Austenitizing: Heat the steel to 1450-1500°F (788-816°C) and hold at this temperature for 30 minutes per inch of thickness, plus 15 minutes for each additional inch, to transform the steel’s crystal structure to austenite.
Quenching: Quench the steel in oil at a temperature no lower than 150-125°F (66-51°C) to achieve the desired hardness. Use warmed oil with low viscosity and ensure uniform cooling to prevent quench cracking.
Tempering: Temper the steel immediately after quenching at 350-400°F (177-204°C) for at least 1 hour per inch of thickness, with a minimum of 2 hours. For thicker sections, a soaking time of 4 to 6 hours is recommended. Air cool the steel to ambient temperature after tempering.
These steps help achieve the desired hardness, toughness, and wear resistance in O1 tool steel.

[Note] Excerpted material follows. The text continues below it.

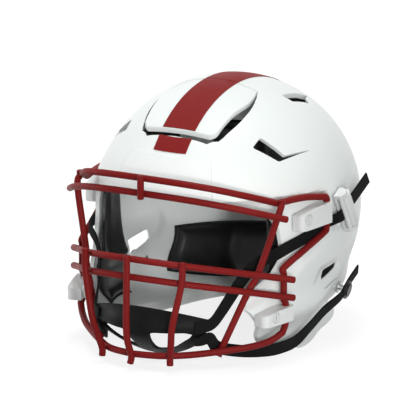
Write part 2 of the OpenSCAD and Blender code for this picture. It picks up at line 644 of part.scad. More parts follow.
// Window through the cup on each side, from an outline of places on its surface
window_outline = [[0.2, 0.45], [0.3, 0.43], [0.72, 0.46], [0.82, 0.54], [0.78, 0.64], [0.57, 0.79], [0.44, 0.84],
    [0.14, 0.84]];
module cup_window() {
    outline = [for (w = window_outline) cup_at(w[0], w[1])];
    for (side = [-1, 1]) scale([side, 1, 1])
        translate([0, -mask_reach / 2, 0]) rotate([90, 0, 0]) linear_extrude(mask_reach)
            polygon([for (w = outline) [w[0], w[2]]]);
}
module chin_cup() {
    color(black) place() difference() {
        cup_slab(1, 0, 1, function (s, t) 0, function (s, t) cup_wall);
        cup_window();
    }
}
cup_pad_thick = 8;
module chin_cup_pad() {
    near = cup_wall + seat_gap;
    top = 0.03;
    bottom = 0.41;
    crown = function (s, t) near + cup_pad_thick
        * (0.35 + 0.65 * (1 - pow(abs(s) / 0.86, 6)) * (1 - pow(abs(2 * t - top - bottom) / (bottom - top), 4)));
    color(black) place() cup_slab(0.86, top, bottom, function (s, t) near, crown);
}

// Strap routes on the wearer's left, from the cup back to the buckle and the snap
strap_off = strap_thick / 2 + seat_gap;
function over_pocket(y, z, extra) =
    let (n = side_normal(y, z, false)) [on_side(y, z, pocket_depth) + (strap_off + extra) * n, n];
function at_frame(place, lean, n, s) =
    let (f = side_frame(place[0], place[1], lean, false)) [on_side(place[0], place[1], 0) + n * f[0] + s * f[1], f[0]];
buckle_floor = 2.6;
buckle_plate = 2.4;
strap_n = buckle_floor + buckle_plate + strap_off;
cup_tip = cup_at(1, 0.2);
cup_low_tip = cup_at(1, 0.78);
cup_edge_face = [0.9, -0.45, 0];
// The straps' ends lie on the cup's outside
function on_cup(s, t, extra) = [cup_at(s, t) + (strap_off + extra) * cup_normal(s, t), cup_normal(s, t)];
upper_stations = [
    on_cup(0.84, 0.3, 0.4), on_cup(0.93, 0.28, 0.4), [cup_tip + [strap_off + 1.6, 3, 1], cup_edge_face],
    [[68, -127, 54], [0.85, -0.5, 0]], [[77, -107, 79], [0.8, -0.6, 0.1]],
    [[87, -96, 94], [0.85, -0.5, 0.1]], over_pocket(-82, 103, 2), over_pocket(-66, 107, 0.6),
    over_pocket(-50, 110.5, 0.2), over_pocket(-35, 114, 0.2), over_pocket(-22, 117.6, 0.1), over_pocket(-15, 119.8, 0.5),
    at_frame(buckle_at, buckle_lean, strap_n, -10), at_frame(buckle_at, buckle_lean, strap_n, 0),
    at_frame(buckle_at, buckle_lean, strap_n, 12), at_frame(buckle_at, buckle_lean, strap_n + 1, 50)
];
snap_n = snap_standoff + strap_off;
lower_stations = [
    on_cup(0.84, 0.73, 2), on_cup(0.93, 0.78, 2.2), [cup_low_tip + [strap_off + 2.6, 3, -1.5], cup_edge_face],
    [[60.5, -122.5, 16], [0.9, -0.45, 0]], [[75, -102, 9.5], [0.8, -0.6, 0]],
    [[91, -84, 8], [0.8, -0.6, 0]], [[97.5, -66, 7.8], [1, -0.2, 0]], [[100.5, -44, 9.5], [1, -0.1, 0]],
    [[104.2, -24, 19], [1, 0, -0.15]], [[108.3, -4, 30.5], [1, 0, -0.2]],
    at_frame(snap_at, snap_lean, snap_n, -12), at_frame(snap_at, snap_lean, snap_n, 0),
    at_frame(snap_at, snap_lean, snap_n, 12), at_frame(snap_at, snap_lean, snap_n + 1, 30)
];
module upper_strap(right) { color(black) place() flip(right) strap(upper_stations, 2); }
module lower_strap(right) { color(black) place() flip(right) strap(lower_stations, 2); }

// Cam buckle: plate, two posts, a pin and the lever that clamps the strap
post_width = 3.5;
pin_n = buckle_floor + buckle_plate + strap_thick + 2 * seat_gap + 3;
cam_r = 2.9;
lever_thick = 3;
lever_reach = 10;
buckle_span = lever_length + 2 * seat_gap + 2 * post_width;
module in_buckle_frame(right) {
    place() flip(right) on_shell(buckle_at[0], buckle_at[1], buckle_lean) children();
}
module along_z(length, r) { translate([0, 0, -length / 2]) cylinder(h = length, r = r, $fn = 40); }
module buckle_base(right) {
    color(white) in_buckle_frame(right) difference() {
        union() {
            translate([buckle_floor, -7, -buckle_span / 2]) cube([buckle_plate, 15, buckle_span]);
            for (side = [-1, 1]) translate([0, 0, side * (buckle_span - post_width) / 2]) {
                translate([pin_n, 0, 0]) along_z(post_width, 4);
                translate([buckle_floor, -4, -post_width / 2]) cube([pin_n - buckle_floor, 8, post_width]);
            }
        }
        translate([pin_n, 0, 0]) along_z(buckle_span + 2, buckle_pin_r + 0.02);
        translate([0, 0, 0]) along_x(buckle_floor + buckle_plate + 0.01, stud_post_r + 0.2);
    }
}
module buckle_lever(right) {
    color(white) in_buckle_frame(right) translate([pin_n, 0, 0]) difference() {
        union() {
            along_z(lever_length, cam_r);
            translate([cam_r - lever_thick, 0, -lever_length / 2]) cube([lever_thick, lever_reach, lever_length]);
            translate([cam_r - lever_thick / 2, lever_reach, 0]) along_z(lever_length, lever_thick / 2);
        }
        along_z(lever_length + 2, buckle_pin_r + 0.05);
    }
}
module buckle_pin(right) {
    color("silver") in_buckle_frame(right) translate([pin_n, 0, 0]) along_z(buckle_span - 0.4, buckle_pin_r);
}

// Snap cap over the end of the lower strap
snap_cap_r = 9;
module lower_snap(right) {
    color(black) place() flip(right) on_shell(snap_at[0], snap_at[1], snap_lean) {
        translate([snap_standoff + strap_thick + 3 * seat_gap, 0, 0]) {
            along_x(2, snap_cap_r);
            along_x(3.4, snap_cap_r - 2.5);
        }
    }
}
module strap_studs() {
    color("silver") place() for (right = [false, true]) flip(right) {
        on_shell(buckle_at[0], buckle_at[1], buckle_lean) strap_stud(buckle_floor + buckle_plate - 0.3);
        on_shell(snap_at[0], snap_at[1], snap_lean) strap_stud(snap_standoff);
    }
}

// Pads: crowned cushions on the inner face, thinner towards their edges
pad_edge = 0.45;
function puff(u, v) = pad_edge + (1 - pad_edge) * (1 - pow(abs(2 * u - 1), 4)) * (1 - pow(abs(2 * v - 1), 4));
function channel(w, count) = 1 - 0.3 * pow(abs(cos(180 * w * count)), 10);
liner_seat = wall + facet_sag;
pad_cols = 12;
pad_rows = 8;
module pad(cols, rows, at, seat, thick) {
    grid = function (deep) [for (r = [0 : rows]) [for (c = [0 : cols])
        let (u = c / cols, v = r / rows) at(u, v, seat(u, v) + deep * thick(u, v))]];
    slab(grid(0), grid(1));
}
module front_pad() {
    color(black) place() pad(pad_cols, pad_rows,
        function (u, v, inset) on_ring(mix(-124, -56, u), mix(167, 195, v), inset),
        function (u, v) liner_seat,
        function (u, v) liner_thick * puff(u, v) * channel(u, 3));
}
module panel_pad() {
    color(black) place() pad(pad_cols, pad_rows,
        function (u, v, inset) on_panel(mix(-31, 31, u), mix(-82, -18, v), inset),
        function (u, v) wall + seat_gap,
        function (u, v) 0.7 * liner_thick * puff(u, v));
}
module crown_pad() {
    color(black) place() pad(pad_cols, pad_rows,
        function (u, v, inset) on_crown(mix(-50, 50, u), mix(2, 84, v), inset),
        function (u, v) liner_seat,
        function (u, v) liner_thick * puff(u, v) * channel(u, 2));
}
module back_pad() {
    color(black) place() pad(14, pad_rows,
        function (u, v, inset) on_ring(mix(48, 132, u), mix(92, 172, v), inset),
        function (u, v) liner_seat,
        function (u, v) liner_thick * puff(u, v) * channel(u, 3));
}
module side_pad(right) {
    color(black) place() flip(right) pad(pad_cols, pad_rows,
        function (u, v, inset) on_side(mix(-14, 62, u), mix(129, 174, v), inset),
        function (u, v) liner_seat + pocket_depth * (1 - ease((mix(-14, 62, u) - 14) / 14)),
        function (u, v) liner_thick * puff(u, v));
}
module rear_pad() {
    color(black) place() pad(20, 6,
        function (u, v, inset) on_ring(90 + (u - 0.5) * mix(143, 122, v),
            mix(mix(18, 34, pow(abs(2 * u - 1), 3)), 72, v), inset),
        function (u, v) liner_seat + 0.7,
        function (u, v) rear_pad_thick * puff(u, v) * channel(u, 4));
}
jaw_pad_front = [[0, -70], [0.3, -80], [1, -77]];
module jaw_pad(right) {
    lift = pocket_depth + nut_flange + 2.6;
    color(black) place() flip(right) pad(8, 10,
        function (u, v, inset) on_side(mix(row_at(jaw_pad_front, 1, v), -25, u), 27 + v * mix(117, 103, u), inset),
        function (u, v) liner_seat + 0.9 * (1 - ease(2.5 * v)) + lift * ease((27 + v * 110 - 60) / 14),
        function (u, v) jaw_pad_thick * puff(u, v) * mix(1, 0.6, ease((v - 0.3) / 0.2)));
}

shell();
flex_panel();
brow_bumper();
stripe_front();
stripe_panel();
stripe_rear();
brow_wire_upper();
brow_wire_lower();
brow_link();
cheek_wire_upper();
cheek_wire_lower();
jaw_wire();
centre_wire();
front_wire(false);  // front_wire_left
front_wire(true);  // front_wire_right
side_wire(false);  // side_wire_left
side_wire(true);  // side_wire_right
outer_wire(false);  // outer_wire_left
outer_wire(true);  // outer_wire_right
mask_clip_upper(false);  // mask_clip_upper_left
mask_clip_upper(true);  // mask_clip_upper_right
mask_clip_lower(false);  // mask_clip_lower_left
mask_clip_lower(true);  // mask_clip_lower_right
mask_clip_screws();
mask_clip_nuts();
chin_cup();
chin_cup_pad();
upper_strap(false);  // upper_strap_left
upper_strap(true);  // upper_strap_right
lower_strap(false);  // lower_strap_left
lower_strap(true);  // lower_strap_right
buckle_base(false);  // buckle_base_left
buckle_base(true);  // buckle_base_right
buckle_lever(false);  // buckle_lever_left
buckle_lever(true);  // buckle_lever_right
buckle_pin(false);  // buckle_pin_left
buckle_pin(true);  // buckle_pin_right
lower_snap(false);  // lower_snap_left
lower_snap(true);  // lower_snap_right
strap_studs();
front_pad();
panel_pad();
crown_pad();
back_pad();
side_pad(false);  // side_pad_left
side_pad(true);  // side_pad_right
rear_pad();
jaw_pad(false);  // jaw_pad_left
jaw_pad(true);  // jaw_pad_right
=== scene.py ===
# Football helmet with a wire face mask, chin cup, straps and liner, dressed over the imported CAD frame.
import json
import math

import bpy
import numpy as np
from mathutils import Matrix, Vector


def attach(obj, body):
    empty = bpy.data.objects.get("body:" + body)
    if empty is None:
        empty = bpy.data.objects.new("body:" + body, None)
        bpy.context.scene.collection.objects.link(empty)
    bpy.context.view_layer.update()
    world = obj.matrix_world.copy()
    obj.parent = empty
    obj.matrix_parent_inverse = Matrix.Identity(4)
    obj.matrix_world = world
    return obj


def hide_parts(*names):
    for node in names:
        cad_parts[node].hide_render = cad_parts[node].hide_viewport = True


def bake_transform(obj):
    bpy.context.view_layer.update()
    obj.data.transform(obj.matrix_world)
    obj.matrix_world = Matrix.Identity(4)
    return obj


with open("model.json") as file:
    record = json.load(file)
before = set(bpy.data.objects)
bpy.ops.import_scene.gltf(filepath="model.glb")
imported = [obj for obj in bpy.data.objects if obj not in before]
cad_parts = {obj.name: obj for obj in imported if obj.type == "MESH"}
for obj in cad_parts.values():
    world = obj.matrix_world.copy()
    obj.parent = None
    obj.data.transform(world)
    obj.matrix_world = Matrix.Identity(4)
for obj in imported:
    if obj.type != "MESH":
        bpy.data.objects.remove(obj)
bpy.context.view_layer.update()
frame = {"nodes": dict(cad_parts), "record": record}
NODES = frame["nodes"]

# ---------------------------------------------------------------- sizes, in mm, as in the part's source
ORIGIN_Y = -24.45
SHELL_HEIGHT, SHELL_WIDTH, SHELL_BACK, SHELL_FRONT = 244, 242, 144, 138
DOME, WALL, BROW_FLARE, BROW_Z, RIM_WIDTH = 124, 4, 22, 163, 192
POCKET, GAP = 6, 0.3
PANEL_WIDTH, PANEL_FRONT, PANEL_ROOT, PANEL_RAISE = 79, 91, 11, 5
STRIPE_WIDTH, STRIPE_FILM = 35, 0.4
WIRE_D, MASK_REACH, MASK_HALF = 6.5, 183, 120.5
CHEEK_Z, CHEEK_PITCH, BROW_WIRE_Z, BROW_PITCH = 108, 17.5, 180, 15
STRAP_WIDTH, STRAP_THICK = 12, 1.8
CUP_HALF, CUP_WALL, CUP_PAD = 61, 3, 8
EQUATOR, HALF = SHELL_HEIGHT - DOME, SHELL_WIDTH / 2
PANEL_EDGE = EQUATOR + DOME * math.sqrt(1 - (PANEL_FRONT / SHELL_FRONT) ** 2)
LAP = WIRE_D + 0.15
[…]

O1 tool steel’s wear resistance is good but does not match the level of D2 tool steel. D2 has significantly higher wear resistance due to its high chromium content (11.50-12.00%) and additional alloying elements like vanadium and molybdenum, which contribute to a hard, wear-resistant surface. In contrast, O1 contains less chromium (0.40-0.60%) and different alloying elements such as manganese and tungsten, which provide adequate wear resistance for many general-purpose applications but are not as effective as D2 in highly abrasive environments. Therefore, while O1 is easier to sharpen and offers good edge retention, D2 is preferred for applications where maximum wear resistance is critical.
O1 tool steel is commonly used in several industries due to its properties of hardness, wear resistance, and dimensional stability. These industries include manufacturing and fabrication, where it is used for making machine parts, tools, and dies. The automotive and aerospace industries utilize O1 tool steel for producing components that require high strength and wear resistance. In construction and woodworking, it is used for making saws, knives, and other cutting tools. The metalworking and machining industries use O1 steel for various tools and components, such as jigs and stamps. Additionally, the plastics and molding industry employs O1 tool steel for producing plastic mold dies and other forming tools.